News

Convicted ‘pregnant baby mama’ killer denied appeal

Justice Leatile Dambe PIC: MORERI SEJAKGOMO
 
Justice Leatile Dambe PIC: MORERI SEJAKGOMO

Matakata was on Friday denied the chance to appeal as he wanted to be given leave to appeal way out of stipulated time.

He was convicted and sentenced on October 4, 2017, after pleading guilty to one count of murder for killing his pregnant baby mama, Tshepo Mafikeng with an axe in Serowe.

Court of Appeal Justice, Leatile Dambe dismissed Matakata’s application on grounds that his appeal had no prospects of success.

“In my view, it cannot be said the sentence passed is disproportionate to the offence because circumstances of this case are truly rare and exceptional. The court adopted the right approach which cannot be faulted. I am of the view that proof of very strong prospects of success is also non-existent in the prospective appeal,” she said.

Justice Dambe explained that the circumstances of the case were rare and exceptional in the sense that it was a horrific murder by all accounts, a woman at an advanced stage of pregnancy hacked to death by a man who was once her lover, in the presence of her children.

The judge pointed out that she did not think that failure to take pre-trial incarceration of one year would be a justification for the court to hold that the application raised very strong prospects of success, especially bearing in mind that as settled by law, an appeal court should not interfere with a sentence imposed by the trial court merely because it is of the view that had it tried the case, it would have imposed a different sentence.

“This was the killing of a woman at the hands of a former lover. This court has expressed the view of Lord Coulsfield’s guidelines on what appropriate sentence should be where a woman lost her life at the hands of their lovers was not cast in stone and as there had not been an improvement in the situation since those guidelines were issued, the sentences should be ratcheted up,” she said.

Justice Dambe also emphasized that the sentence was appropriate because the judge below took into account the fact that the killer was a first-time offender and 28 years old when he committed the offence and that he had three young children and at the time of the commission of the offence he had consumed alcohol.

She said the judge also remarked that the fact that he has three young children would ordinarily be considered a mitigating factor because in their mother’s absence the children would rely on him for emotional and material support, but in this case, it was not so.

“The judge took the view that such could not be considered in his favour because he hacked the pregnant woman with an axe in the children’s presence. The court below correctly in my view considered that as an aggravating factor,” Dambe said.

Meanwhile, the back story of the case is that the killer had a relationship with the deceased with whom he had three children. They separated and the deceased moved to Francistown where she was working. She had a relationship with another man and became pregnant. The deceased went home to Serowe for maternity leave and on August 4, 2012, whilst the deceased was with her brothers and others sitting by the fire the killer came and began a discussion about his children with the deceased.

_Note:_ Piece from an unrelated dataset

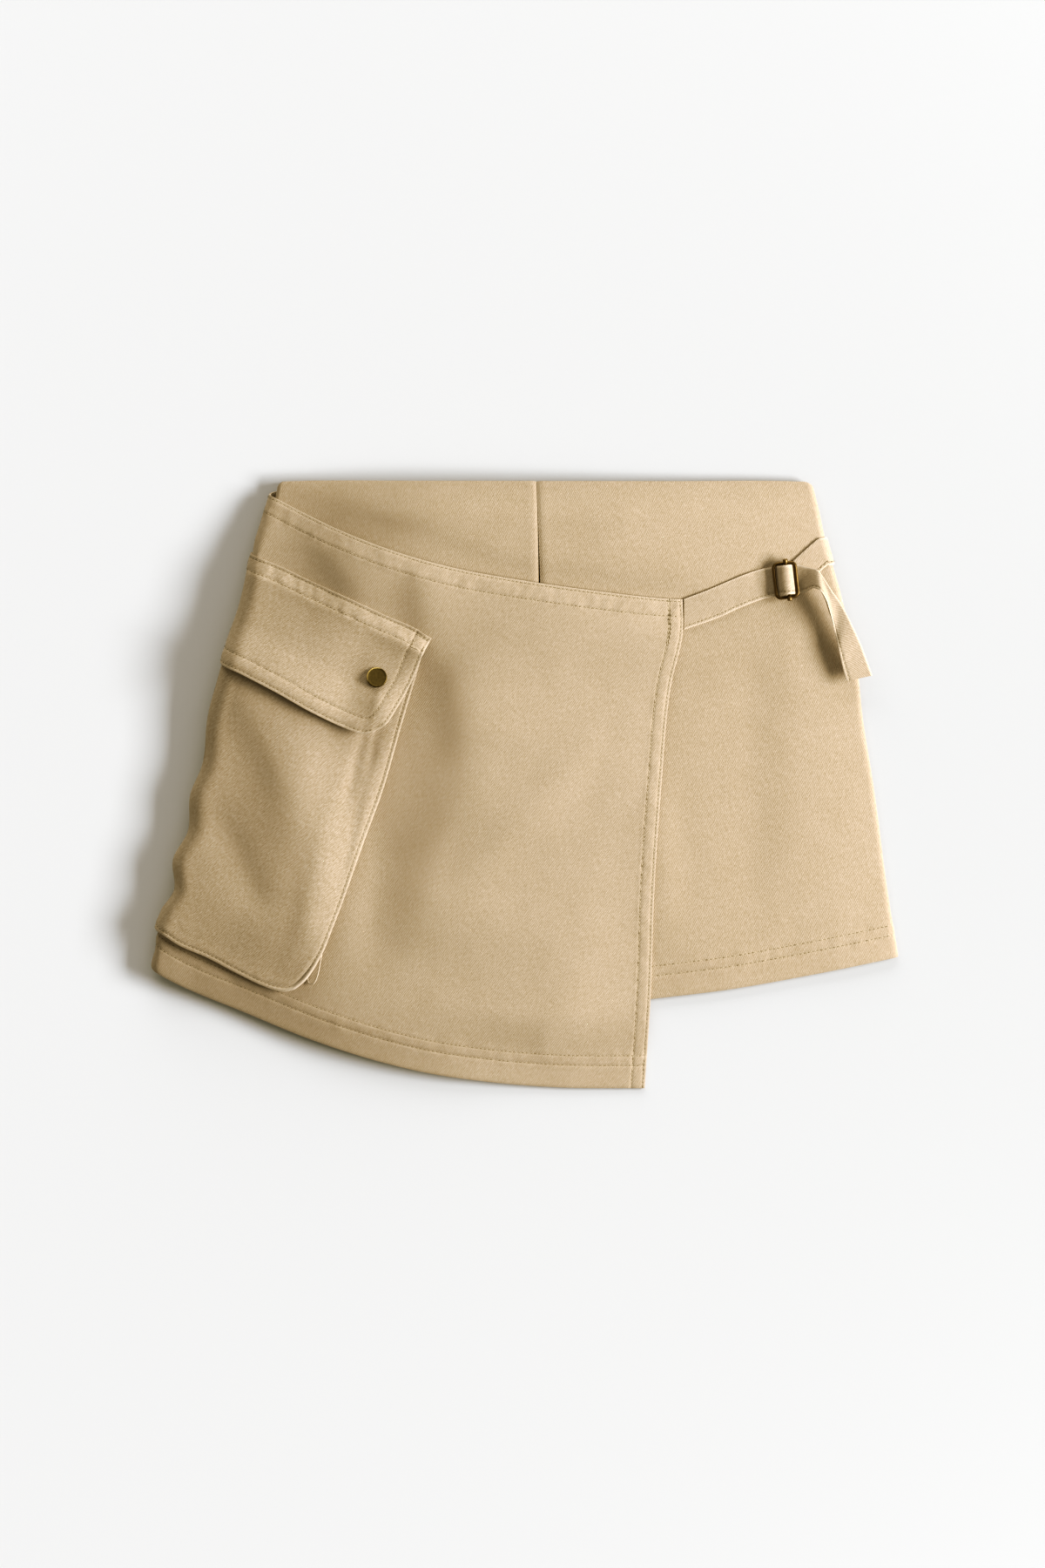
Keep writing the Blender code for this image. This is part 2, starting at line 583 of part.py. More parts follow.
def side_tab(collection, finish):
    upper = [SHORTS_RIGHT.unfold(x, y) for x, y, _, _ in TAB_RUN]
    lower = [SHORTS_RIGHT.unfold(x, y) for _, _, x, y in TAB_RUN]
    for turn in TAB_TURNS:
        upper.append((turn * RIGHT_SIDE.reach(TAB_SIDE_UPPER), TAB_SIDE_UPPER))
        lower.append((turn * RIGHT_SIDE.reach(TAB_SIDE_LOWER), TAB_SIDE_LOWER))
    places = np.array([upper, lower], float)
    places = np.stack([places[0], places.mean(axis=0), places[1]])
    grid, _ = lifted(RIGHT_SIDE, places[..., 0], places[..., 1], LAYER)
    return cloth_wall("side_tab", grid, collection, finish)


def main():
    for old in list(bpy.data.objects):
        bpy.data.objects.remove(old, do_unlink=True)
    skort = bpy.data.collections.new("wrap_skort")
    bpy.context.scene.collection.children.link(skort)
    tan = (0.62, 0.50, 0.33)
    brass = (0.16, 0.12, 0.07)
    for name, sheet, side in (("shorts_front_right", RIGHT_SIDE, 1), ("shorts_front_left", LEFT_SIDE, 1),
                              ("shorts_back_right", RIGHT_SIDE, -1), ("shorts_back_left", LEFT_SIDE, -1)):
        shorts_panel(name, sheet, side, skort, material(name + "_twill", tan, 0.85))
    wrap_panel(skort, material("wrap_twill", tan, 0.85))
    pocket_face(skort, material("pocket_face_twill", tan, 0.85))
    pocket_gusset(skort, material("pocket_gusset_twill", tan, 0.85))
    pocket_flap(skort, material("flap_twill", tan, 0.85))
    snap_cap(skort, material("snap_brass", brass, 0.4, 1.0))
    strap(skort, material("strap_twill", tan, 0.85))
    side_tab(skort, material("tab_twill", tan, 0.85))
    buckle_frame(skort, material("frame_brass", brass, 0.4, 1.0))
    buckle_bar(skort, material("bar_brass", brass, 0.4, 1.0))


main()
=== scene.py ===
"""The wrap skort as it looks: fine cloth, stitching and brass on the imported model's frame.

+X is across the garment, +Y is up to the waist and +Z is away from the floor. Tables and sizes
are in millimetres, as a pattern cutter keeps them, and meshes are made in metres.
"""

import math

import bpy
import numpy as np
from mathutils import Matrix, Vector


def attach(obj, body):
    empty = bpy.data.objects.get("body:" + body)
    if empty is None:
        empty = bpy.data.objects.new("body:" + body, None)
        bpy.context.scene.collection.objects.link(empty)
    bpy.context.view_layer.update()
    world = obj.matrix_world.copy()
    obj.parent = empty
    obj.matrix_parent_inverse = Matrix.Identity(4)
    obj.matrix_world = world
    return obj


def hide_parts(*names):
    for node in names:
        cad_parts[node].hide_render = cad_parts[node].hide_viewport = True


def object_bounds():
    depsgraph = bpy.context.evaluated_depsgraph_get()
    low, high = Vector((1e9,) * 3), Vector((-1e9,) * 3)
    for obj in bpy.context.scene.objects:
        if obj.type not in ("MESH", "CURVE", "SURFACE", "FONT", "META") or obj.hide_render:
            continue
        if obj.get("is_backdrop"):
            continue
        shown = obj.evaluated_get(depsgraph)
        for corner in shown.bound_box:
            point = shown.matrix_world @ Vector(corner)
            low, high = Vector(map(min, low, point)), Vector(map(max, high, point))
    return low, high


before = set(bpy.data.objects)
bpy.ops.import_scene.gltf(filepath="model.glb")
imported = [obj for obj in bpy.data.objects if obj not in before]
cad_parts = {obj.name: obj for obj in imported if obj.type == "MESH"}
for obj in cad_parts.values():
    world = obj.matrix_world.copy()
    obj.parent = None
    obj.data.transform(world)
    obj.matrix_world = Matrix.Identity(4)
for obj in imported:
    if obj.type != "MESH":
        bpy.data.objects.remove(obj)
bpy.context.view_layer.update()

# ----------------------------------------
# Floor, camera and light: a flat lay seen from straight above on pale paper. A soft lamp stands
# low on the right, so each fold is lit on its right side, a weaker one above the waist, and white
# walls fill in the shadows.

MM = 0.001
WALLS_SHARE = 0.28  # light of the white walls on the floor, for a white of 1
# Lamps: azimuth from +X and height in degrees, distance, width, height, light on the floor
LAMPS = [(-2.0, 27.0, 1.55, 1.03, 0.46, 0.95), (95.0, 18.0, 2.6, 3.0, 1.4, 0.20)]
PAPER = 0.658  # how bright the paper is to look
VIEW_PLACE = (-0.0009, 0.0003, 2.9)
VIEW_LENS, VIEW_FILM = 100.0, 36.0


def feed(tree, made, inputs):
    """Sets a node's inputs, each to a plain value or to another node's output."""
    for name, value in inputs.items():
        if isinstance(value, bpy.types.NodeSocket):
            tree.links.new(value, made.inputs[name])
        else:
            made.inputs[name].default_value = value
    return made.outputs


def node(tree, kind, inputs, **settings):
    """A new shader node with its inputs and settings; gives its outputs."""
    made = tree.nodes.new("ShaderNode" + kind)
    for name, value in settings.items():
        setattr(made, name, value)
    return feed(tree, made, inputs)


def compute(tree, operation, *inputs):
    """The result of a sum or product of values and outputs; A times B plus C for MULTIPLY_ADD."""
    return node(tree, "Math", dict(enumerate(inputs)), operation=operation)["Value"]


def new_material(name):
    made = bpy.data.materials.new(name)
    made.use_nodes = True
    return made, made.node_tree, made.node_tree.nodes["Principled BSDF"]


def added(add_shape, name, place=(0.0, 0.0, 0.0), **settings):
    """A new basic mesh, the only one selected."""
    bpy.ops.object.select_all(action="DESELECT")
    add_shape(location=place, **settings)
    piece = bpy.context.object
    piece.name = name
    return piece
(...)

It is said that the brothers and other people left leaving the deceased and the killer together with their two children and that was the time the killer chopped the deceased in the presence of the children. She was admitted to hospital for head injuries and died five days later, which the forensic pathologist said was caused by shock due to the head injury.

Matakata was convicted of murder based on the evidence and extenuating circumstances were found. On October 4, 2017, he was sentenced to 30 years imprisonment by the Francistown High Court.